La sindaca di Roma c’illumina su codice degli appalti e limite dei due mandati

Forse neppure lei oserebbe immaginarlo, ma seguire Virginia Raggi nelle sue apparizioni televisive è sempre istruttivo. Se non altro, per ricordarci di alcune scadenze di cui, colpevolmente, anche noi rischiavamo di dimenticarci. Il codice degli appalti, ad esempio, Danilo Toninelli aveva promesso che “entro novembre” sarebbe stato “smontato e riscritto”. “Bene ha fatto a metterci mano”, ha esultato la sindaca di Roma martedì sera a “DiMartedì”, dando per fatta una riforma che in verità, a sentire i tecnici del Mit, è ancora lontana dal dirsi compiuta. Siamo a metà novembre, e ancora nulla si sa della nuova versione del codice, che andrà poi comunque tradotto in un decreto da far approvare alle Camere. Senza contare, peraltro, che Toninelli con le date di fine lavori ha i suoi bei problemi: l’analisi costi-benefici sul Terzo Valico, ad esempio, doveva essere completata entro fine ottobre. “E’ arrivata già a Porta Pia”, garantiscono dalla Lega, alludendo all’imbarazzo con cui Toninelli si trova ora costretto ad annunciare la riapertura dei cantieri.
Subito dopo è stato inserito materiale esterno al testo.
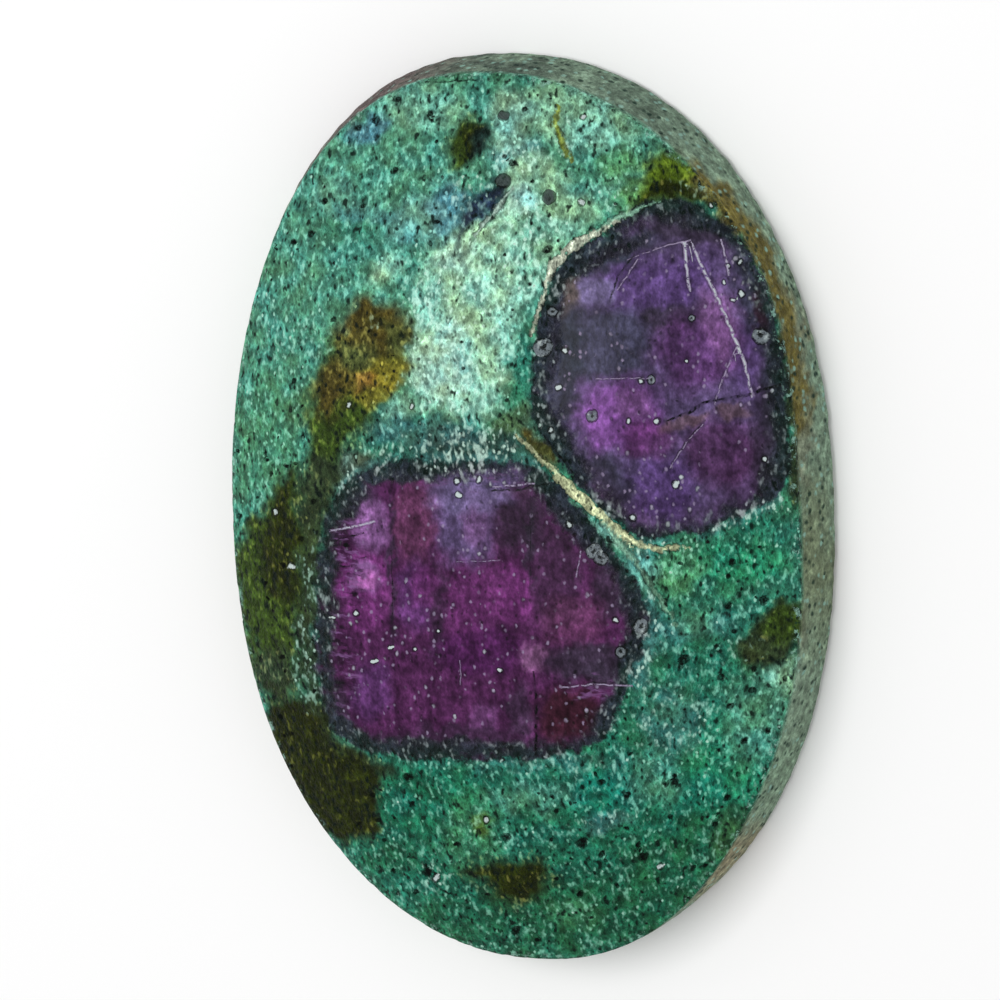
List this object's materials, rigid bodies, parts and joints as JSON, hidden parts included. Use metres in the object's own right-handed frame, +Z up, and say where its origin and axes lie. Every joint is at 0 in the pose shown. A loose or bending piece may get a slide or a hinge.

Problema di opportunità, pare, se è vero che nel gruppo del M5s in Liguria, guidato dalla combattiva Alice Salvatore, si sta cercando di elaborare una qualche strategia comunicativa che possa giustificare l’ennesima abiura, dopo il Tap e il Muos.

 

Sempre martedì sera, poi, ma a “Porta a Porta”, la Raggi ha risposto con qualche balbettio di troppo alla domanda sulla sua ricandidatura. Si tratterebbe del suo terzo mandato, e dunque sarebbe stato lecito attendersi un No categorico, e invece la sindaca si è rifugiata dietro arzigogolate perifrasi (“Ci sono ancora tantissime cose da fare”), per poi lasciare intendere che se le cose andranno bene, di qui al 2021, tenterà di restare al Campidoglio. Illuminante anche in questo caso, la Raggi, perché ha di fatto confermato le indiscrezioni sempre più ricorrenti sul superamento del vincolo fondamentale del grillismo. E d’altronde, come Luigi Di Maio sa bene, se avessero la certezza di non poter fare un altro giro di giostra sotto le insegne del M5s, tanti parlamentari grillini, a tempo debito, abbandonerebbero la barca: per mantenere la poltrona, o quantomeno lo stipendio intatto.